▶ _SOURCE DATA_
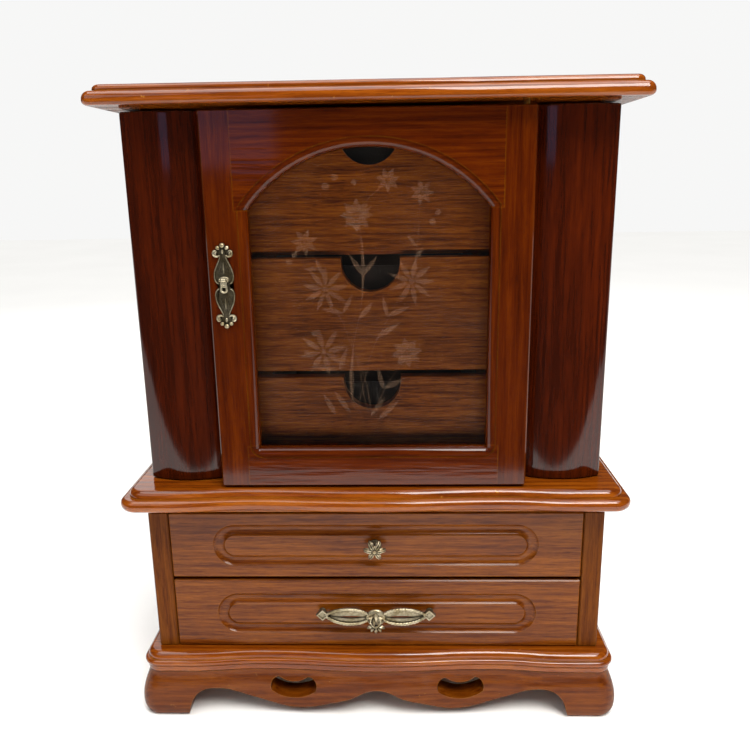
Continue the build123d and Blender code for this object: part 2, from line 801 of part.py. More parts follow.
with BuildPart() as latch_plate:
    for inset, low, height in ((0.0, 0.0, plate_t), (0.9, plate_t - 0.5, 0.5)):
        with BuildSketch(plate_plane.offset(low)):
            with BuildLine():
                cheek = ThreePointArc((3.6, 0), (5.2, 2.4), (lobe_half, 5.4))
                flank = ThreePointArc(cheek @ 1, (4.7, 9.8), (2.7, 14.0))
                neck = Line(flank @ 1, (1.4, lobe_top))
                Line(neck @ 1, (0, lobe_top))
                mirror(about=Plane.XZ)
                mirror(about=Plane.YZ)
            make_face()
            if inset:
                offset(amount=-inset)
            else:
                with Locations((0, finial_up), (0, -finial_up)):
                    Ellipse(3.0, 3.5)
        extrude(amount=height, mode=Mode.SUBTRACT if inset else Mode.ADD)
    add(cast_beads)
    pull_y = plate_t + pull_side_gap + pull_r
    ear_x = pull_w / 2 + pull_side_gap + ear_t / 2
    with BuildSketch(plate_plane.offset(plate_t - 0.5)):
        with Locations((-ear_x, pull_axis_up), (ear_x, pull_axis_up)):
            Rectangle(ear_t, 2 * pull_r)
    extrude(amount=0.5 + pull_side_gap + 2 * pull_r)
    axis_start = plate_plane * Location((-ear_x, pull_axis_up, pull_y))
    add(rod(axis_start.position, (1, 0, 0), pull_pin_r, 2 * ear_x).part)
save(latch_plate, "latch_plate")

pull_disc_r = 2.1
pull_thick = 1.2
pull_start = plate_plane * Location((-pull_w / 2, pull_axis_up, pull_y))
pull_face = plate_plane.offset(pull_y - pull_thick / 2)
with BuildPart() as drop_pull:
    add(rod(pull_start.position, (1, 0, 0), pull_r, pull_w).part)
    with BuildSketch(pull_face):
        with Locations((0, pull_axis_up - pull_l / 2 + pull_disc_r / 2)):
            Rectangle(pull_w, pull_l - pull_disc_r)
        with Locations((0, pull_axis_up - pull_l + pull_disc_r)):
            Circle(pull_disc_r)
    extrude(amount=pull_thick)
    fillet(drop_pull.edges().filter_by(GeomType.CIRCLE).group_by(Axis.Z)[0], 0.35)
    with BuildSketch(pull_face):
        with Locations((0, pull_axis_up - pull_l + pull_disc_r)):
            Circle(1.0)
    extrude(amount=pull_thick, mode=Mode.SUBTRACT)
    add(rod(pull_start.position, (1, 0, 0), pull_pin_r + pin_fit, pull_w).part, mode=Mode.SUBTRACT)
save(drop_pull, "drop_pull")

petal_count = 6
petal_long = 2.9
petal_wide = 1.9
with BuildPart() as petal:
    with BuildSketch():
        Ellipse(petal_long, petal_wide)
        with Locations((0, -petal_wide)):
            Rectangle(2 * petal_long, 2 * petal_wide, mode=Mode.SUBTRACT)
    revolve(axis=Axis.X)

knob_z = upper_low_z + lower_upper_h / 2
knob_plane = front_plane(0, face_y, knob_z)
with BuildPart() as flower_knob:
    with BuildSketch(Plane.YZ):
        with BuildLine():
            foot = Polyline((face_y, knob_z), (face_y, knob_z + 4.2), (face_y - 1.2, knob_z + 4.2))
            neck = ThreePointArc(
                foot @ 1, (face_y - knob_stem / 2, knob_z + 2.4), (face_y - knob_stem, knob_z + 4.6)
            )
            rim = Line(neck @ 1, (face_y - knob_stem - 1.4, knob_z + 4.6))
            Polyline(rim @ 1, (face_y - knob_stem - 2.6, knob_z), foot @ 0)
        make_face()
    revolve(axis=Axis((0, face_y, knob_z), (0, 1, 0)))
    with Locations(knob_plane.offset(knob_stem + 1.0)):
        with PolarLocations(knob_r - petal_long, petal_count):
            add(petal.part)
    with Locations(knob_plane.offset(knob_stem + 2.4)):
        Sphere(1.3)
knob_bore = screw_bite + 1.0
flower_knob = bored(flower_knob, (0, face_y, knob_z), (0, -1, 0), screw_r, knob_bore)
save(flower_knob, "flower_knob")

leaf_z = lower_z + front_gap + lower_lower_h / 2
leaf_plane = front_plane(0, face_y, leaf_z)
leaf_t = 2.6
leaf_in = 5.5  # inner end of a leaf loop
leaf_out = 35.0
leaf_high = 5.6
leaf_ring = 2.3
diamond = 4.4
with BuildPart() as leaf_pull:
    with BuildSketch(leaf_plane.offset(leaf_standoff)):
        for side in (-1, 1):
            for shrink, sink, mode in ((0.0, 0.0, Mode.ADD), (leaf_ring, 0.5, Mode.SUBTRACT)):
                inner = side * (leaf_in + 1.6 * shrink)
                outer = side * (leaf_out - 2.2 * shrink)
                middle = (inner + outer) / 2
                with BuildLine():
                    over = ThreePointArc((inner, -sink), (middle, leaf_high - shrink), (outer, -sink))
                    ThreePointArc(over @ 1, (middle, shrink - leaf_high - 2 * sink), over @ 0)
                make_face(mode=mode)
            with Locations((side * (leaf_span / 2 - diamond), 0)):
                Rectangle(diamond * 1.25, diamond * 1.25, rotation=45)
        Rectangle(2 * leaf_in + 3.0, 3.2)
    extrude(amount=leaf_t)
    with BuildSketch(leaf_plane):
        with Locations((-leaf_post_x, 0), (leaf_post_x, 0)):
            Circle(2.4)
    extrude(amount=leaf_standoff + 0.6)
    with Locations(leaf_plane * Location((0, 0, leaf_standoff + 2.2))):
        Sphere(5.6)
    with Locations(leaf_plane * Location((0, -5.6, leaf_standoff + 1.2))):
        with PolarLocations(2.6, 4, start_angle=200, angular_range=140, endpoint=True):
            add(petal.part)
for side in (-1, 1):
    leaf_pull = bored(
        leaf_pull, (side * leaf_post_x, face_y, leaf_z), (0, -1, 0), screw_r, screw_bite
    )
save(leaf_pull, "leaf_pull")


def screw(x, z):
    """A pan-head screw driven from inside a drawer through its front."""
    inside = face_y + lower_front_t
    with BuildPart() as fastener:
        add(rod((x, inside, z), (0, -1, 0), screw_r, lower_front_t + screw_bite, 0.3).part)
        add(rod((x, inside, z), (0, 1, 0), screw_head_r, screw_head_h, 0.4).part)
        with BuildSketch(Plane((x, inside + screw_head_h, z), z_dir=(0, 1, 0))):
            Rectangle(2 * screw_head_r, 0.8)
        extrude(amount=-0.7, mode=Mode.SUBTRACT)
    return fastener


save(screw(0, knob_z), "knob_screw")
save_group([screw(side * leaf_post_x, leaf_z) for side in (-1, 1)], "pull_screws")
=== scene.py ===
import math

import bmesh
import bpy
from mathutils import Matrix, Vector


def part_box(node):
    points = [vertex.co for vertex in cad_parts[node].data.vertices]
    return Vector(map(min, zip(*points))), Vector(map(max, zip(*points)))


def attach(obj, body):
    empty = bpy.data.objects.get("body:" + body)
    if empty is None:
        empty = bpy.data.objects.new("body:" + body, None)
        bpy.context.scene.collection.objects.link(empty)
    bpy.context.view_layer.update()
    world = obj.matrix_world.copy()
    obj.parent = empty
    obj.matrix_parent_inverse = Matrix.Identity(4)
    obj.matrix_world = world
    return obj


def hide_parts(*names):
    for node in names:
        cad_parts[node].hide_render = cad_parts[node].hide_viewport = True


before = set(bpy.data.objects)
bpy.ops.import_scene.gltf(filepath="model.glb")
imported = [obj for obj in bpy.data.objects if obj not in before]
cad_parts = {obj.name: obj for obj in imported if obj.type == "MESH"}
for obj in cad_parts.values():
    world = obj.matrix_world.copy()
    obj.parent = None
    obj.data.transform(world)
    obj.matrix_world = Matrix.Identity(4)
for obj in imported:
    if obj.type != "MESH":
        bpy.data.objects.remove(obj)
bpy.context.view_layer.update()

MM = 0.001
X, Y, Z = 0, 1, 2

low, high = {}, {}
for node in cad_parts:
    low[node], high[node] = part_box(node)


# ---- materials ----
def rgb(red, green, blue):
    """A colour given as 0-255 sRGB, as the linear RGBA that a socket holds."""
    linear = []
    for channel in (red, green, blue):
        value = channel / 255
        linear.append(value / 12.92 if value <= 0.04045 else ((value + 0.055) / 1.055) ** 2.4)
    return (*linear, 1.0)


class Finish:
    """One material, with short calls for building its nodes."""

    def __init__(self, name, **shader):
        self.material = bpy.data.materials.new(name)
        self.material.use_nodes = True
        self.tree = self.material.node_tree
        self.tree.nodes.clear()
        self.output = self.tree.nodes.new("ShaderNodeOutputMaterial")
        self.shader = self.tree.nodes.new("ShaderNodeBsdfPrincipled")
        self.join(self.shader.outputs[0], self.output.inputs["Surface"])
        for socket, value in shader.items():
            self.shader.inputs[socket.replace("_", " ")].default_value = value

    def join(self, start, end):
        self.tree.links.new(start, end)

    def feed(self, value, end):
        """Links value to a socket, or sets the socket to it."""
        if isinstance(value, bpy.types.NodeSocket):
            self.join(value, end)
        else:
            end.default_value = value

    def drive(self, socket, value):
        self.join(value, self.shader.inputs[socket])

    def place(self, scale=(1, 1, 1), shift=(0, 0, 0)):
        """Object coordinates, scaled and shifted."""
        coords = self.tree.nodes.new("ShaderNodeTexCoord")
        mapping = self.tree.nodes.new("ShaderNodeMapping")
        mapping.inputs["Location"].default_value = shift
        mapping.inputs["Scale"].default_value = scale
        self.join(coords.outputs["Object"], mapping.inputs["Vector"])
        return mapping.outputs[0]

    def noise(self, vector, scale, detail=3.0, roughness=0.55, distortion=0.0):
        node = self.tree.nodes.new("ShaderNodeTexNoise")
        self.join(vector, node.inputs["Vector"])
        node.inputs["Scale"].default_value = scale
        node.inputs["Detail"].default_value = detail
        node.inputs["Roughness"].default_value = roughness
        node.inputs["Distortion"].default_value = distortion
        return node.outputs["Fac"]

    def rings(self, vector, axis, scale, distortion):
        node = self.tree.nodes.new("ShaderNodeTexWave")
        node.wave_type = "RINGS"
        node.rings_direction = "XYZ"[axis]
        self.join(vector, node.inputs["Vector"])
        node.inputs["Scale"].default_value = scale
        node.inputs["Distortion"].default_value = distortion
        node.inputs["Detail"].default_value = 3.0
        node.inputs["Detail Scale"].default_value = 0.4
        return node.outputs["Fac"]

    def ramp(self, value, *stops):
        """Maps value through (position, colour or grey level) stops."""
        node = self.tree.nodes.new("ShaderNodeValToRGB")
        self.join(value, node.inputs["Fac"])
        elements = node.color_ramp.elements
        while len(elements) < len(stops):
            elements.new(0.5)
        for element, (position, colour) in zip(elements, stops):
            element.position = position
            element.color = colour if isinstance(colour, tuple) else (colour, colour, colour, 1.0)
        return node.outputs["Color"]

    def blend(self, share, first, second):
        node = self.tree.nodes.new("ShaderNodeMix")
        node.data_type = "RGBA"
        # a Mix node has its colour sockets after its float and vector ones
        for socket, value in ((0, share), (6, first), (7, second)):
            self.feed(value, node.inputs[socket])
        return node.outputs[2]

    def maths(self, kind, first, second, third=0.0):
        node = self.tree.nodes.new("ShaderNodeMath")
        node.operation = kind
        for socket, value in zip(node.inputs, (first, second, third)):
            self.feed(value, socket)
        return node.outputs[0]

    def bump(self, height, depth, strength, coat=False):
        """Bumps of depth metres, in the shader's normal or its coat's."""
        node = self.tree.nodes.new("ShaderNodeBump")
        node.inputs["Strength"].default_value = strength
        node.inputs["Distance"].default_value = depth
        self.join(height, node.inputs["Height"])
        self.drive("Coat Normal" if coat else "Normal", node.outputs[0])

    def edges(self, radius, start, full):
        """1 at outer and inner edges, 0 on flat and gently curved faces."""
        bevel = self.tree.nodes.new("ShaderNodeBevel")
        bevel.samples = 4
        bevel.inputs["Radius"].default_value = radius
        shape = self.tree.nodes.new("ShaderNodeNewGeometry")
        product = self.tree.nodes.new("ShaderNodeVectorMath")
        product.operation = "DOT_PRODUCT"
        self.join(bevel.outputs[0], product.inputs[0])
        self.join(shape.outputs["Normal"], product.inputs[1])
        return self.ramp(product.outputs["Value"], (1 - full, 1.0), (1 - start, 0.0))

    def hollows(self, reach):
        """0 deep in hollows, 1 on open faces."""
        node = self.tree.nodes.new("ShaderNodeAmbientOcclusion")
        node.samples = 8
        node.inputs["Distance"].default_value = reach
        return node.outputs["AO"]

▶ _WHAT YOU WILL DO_
Your output shall consist solely of the lines from the line with "extrude(amount=-0.7, mode=Mode.SUBTRACT)" to the line with "obj.matrix_parent_inverse = Matrix.Identity(4)", reproduced exactly, both ends included.

▶ _COMPLETE ANSWER_
        extrude(amount=-0.7, mode=Mode.SUBTRACT)
    return fastener


save(screw(0, knob_z), "knob_screw")
save_group([screw(side * leaf_post_x, leaf_z) for side in (-1, 1)], "pull_screws")
=== scene.py ===
import math

import bmesh
import bpy
from mathutils import Matrix, Vector


def part_box(node):
    points = [vertex.co for vertex in cad_parts[node].data.vertices]
    return Vector(map(min, zip(*points))), Vector(map(max, zip(*points)))


def attach(obj, body):
    empty = bpy.data.objects.get("body:" + body)
    if empty is None:
        empty = bpy.data.objects.new("body:" + body, None)
        bpy.context.scene.collection.objects.link(empty)
    bpy.context.view_layer.update()
    world = obj.matrix_world.copy()
    obj.parent = empty
    obj.matrix_parent_inverse = Matrix.Identity(4)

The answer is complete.